*WHAT YOU ARE ASKED TO DO*:
Gather every line in the records below that contains the word "joints".

══ DATASET RECORDS

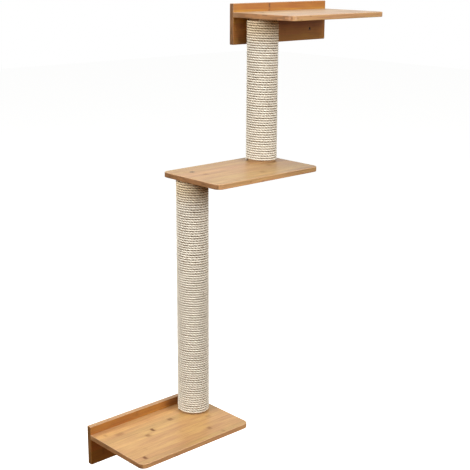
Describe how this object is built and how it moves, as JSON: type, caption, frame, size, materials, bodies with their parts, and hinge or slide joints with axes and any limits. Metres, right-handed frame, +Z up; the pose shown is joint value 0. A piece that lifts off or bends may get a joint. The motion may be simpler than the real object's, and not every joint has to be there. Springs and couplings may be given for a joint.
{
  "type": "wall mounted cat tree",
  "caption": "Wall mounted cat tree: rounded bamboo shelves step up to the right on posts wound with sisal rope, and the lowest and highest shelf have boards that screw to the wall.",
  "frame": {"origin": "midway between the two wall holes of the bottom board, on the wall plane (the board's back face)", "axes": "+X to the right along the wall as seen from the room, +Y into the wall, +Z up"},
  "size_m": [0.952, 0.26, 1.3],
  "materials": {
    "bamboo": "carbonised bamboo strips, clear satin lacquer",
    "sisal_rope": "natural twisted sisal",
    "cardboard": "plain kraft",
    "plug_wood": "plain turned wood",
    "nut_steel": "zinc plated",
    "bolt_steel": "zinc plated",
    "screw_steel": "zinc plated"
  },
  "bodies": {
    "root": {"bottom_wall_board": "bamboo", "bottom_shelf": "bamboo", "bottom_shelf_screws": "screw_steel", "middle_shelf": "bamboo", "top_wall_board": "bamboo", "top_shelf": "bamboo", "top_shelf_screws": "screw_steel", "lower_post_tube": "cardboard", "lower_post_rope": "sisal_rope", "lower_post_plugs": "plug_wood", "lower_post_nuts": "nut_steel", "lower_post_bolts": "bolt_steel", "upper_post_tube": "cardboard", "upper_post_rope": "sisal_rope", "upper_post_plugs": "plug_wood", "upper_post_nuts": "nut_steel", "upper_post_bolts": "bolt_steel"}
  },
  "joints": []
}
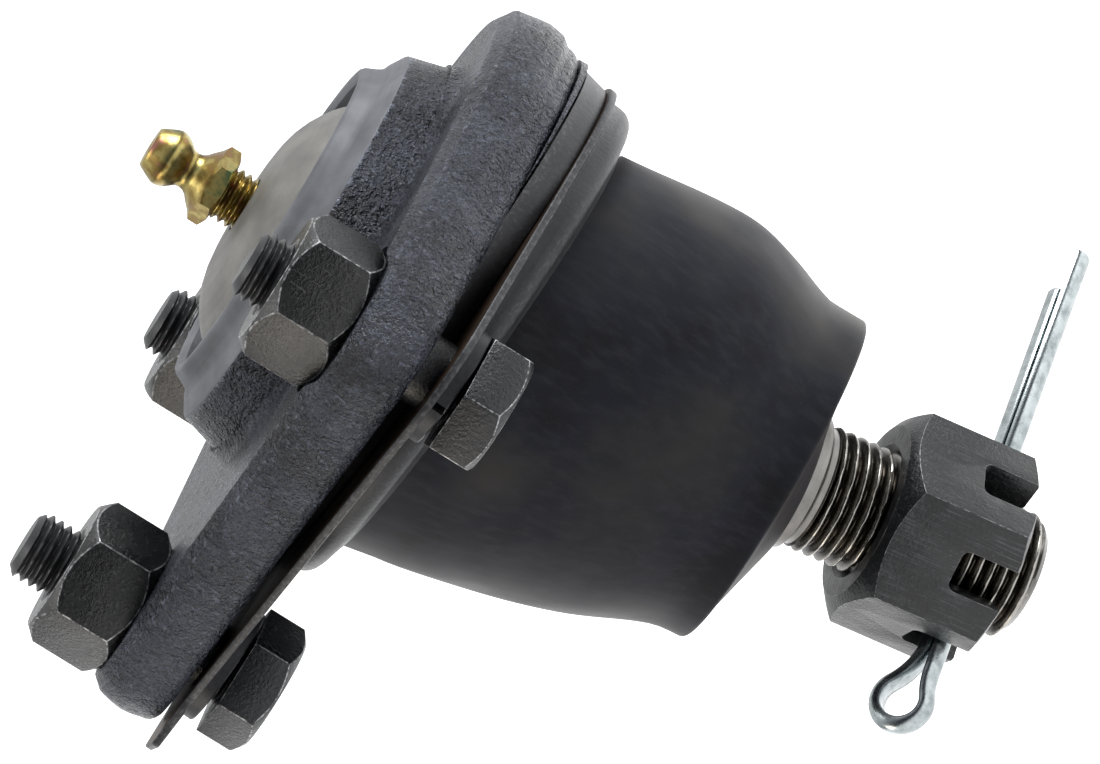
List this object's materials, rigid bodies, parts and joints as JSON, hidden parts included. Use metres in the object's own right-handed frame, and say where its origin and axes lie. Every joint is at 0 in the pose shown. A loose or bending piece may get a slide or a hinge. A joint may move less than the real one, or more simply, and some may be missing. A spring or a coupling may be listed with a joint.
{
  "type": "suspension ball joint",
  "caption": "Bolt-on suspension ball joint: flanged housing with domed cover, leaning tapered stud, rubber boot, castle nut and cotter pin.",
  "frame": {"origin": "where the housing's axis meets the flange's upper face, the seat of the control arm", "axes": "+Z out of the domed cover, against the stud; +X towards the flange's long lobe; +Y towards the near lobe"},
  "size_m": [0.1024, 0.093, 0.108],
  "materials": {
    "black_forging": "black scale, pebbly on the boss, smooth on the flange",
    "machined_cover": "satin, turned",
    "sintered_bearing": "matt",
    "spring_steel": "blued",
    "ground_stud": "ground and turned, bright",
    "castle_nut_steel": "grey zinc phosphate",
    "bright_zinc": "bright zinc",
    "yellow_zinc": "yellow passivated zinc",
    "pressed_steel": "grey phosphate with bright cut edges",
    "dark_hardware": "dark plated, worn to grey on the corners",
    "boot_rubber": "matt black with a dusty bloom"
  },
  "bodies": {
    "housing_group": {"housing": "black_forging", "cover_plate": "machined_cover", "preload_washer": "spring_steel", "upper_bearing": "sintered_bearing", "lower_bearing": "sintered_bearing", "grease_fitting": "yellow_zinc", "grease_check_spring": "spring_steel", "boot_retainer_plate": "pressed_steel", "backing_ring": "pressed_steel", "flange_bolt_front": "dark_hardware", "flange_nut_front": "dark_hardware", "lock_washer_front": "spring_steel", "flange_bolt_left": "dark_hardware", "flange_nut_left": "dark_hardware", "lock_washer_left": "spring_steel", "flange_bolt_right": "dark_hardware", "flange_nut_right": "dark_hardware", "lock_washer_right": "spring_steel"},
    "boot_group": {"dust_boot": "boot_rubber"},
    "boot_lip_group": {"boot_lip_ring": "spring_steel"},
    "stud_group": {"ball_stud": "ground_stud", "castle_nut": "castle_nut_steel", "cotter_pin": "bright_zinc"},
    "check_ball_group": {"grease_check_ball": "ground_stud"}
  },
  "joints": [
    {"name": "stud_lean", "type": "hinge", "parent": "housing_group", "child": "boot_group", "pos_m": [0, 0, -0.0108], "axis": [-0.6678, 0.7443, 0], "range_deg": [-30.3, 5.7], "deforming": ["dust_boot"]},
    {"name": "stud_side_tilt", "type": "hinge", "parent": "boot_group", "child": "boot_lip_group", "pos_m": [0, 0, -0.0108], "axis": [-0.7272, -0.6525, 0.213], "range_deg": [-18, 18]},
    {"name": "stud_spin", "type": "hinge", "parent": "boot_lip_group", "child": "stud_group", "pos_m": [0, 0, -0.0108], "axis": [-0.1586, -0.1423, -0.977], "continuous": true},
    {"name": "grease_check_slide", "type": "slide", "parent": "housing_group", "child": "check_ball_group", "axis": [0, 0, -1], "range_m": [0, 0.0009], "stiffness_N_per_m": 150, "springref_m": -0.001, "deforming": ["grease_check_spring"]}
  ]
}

════

*PROBLEM SOLUTION*:
Describe how this object is built and how it moves, as JSON: type, caption, frame, size, materials, bodies with their parts, and hinge or slide joints with axes and any limits. Metres, right-handed frame, +Z up; the pose shown is joint value 0. A piece that lifts off or bends may get a joint. The motion may be simpler than the real object's, and not every joint has to be there. Springs and couplings may be given for a joint.
  "joints": []
List this object's materials, rigid bodies, parts and joints as JSON, hidden parts included. Use metres in the object's own right-handed frame, and say where its origin and axes lie. Every joint is at 0 in the pose shown. A loose or bending piece may get a slide or a hinge. A joint may move less than the real one, or more simply, and some may be missing. A spring or a coupling may be listed with a joint.
  "joints": [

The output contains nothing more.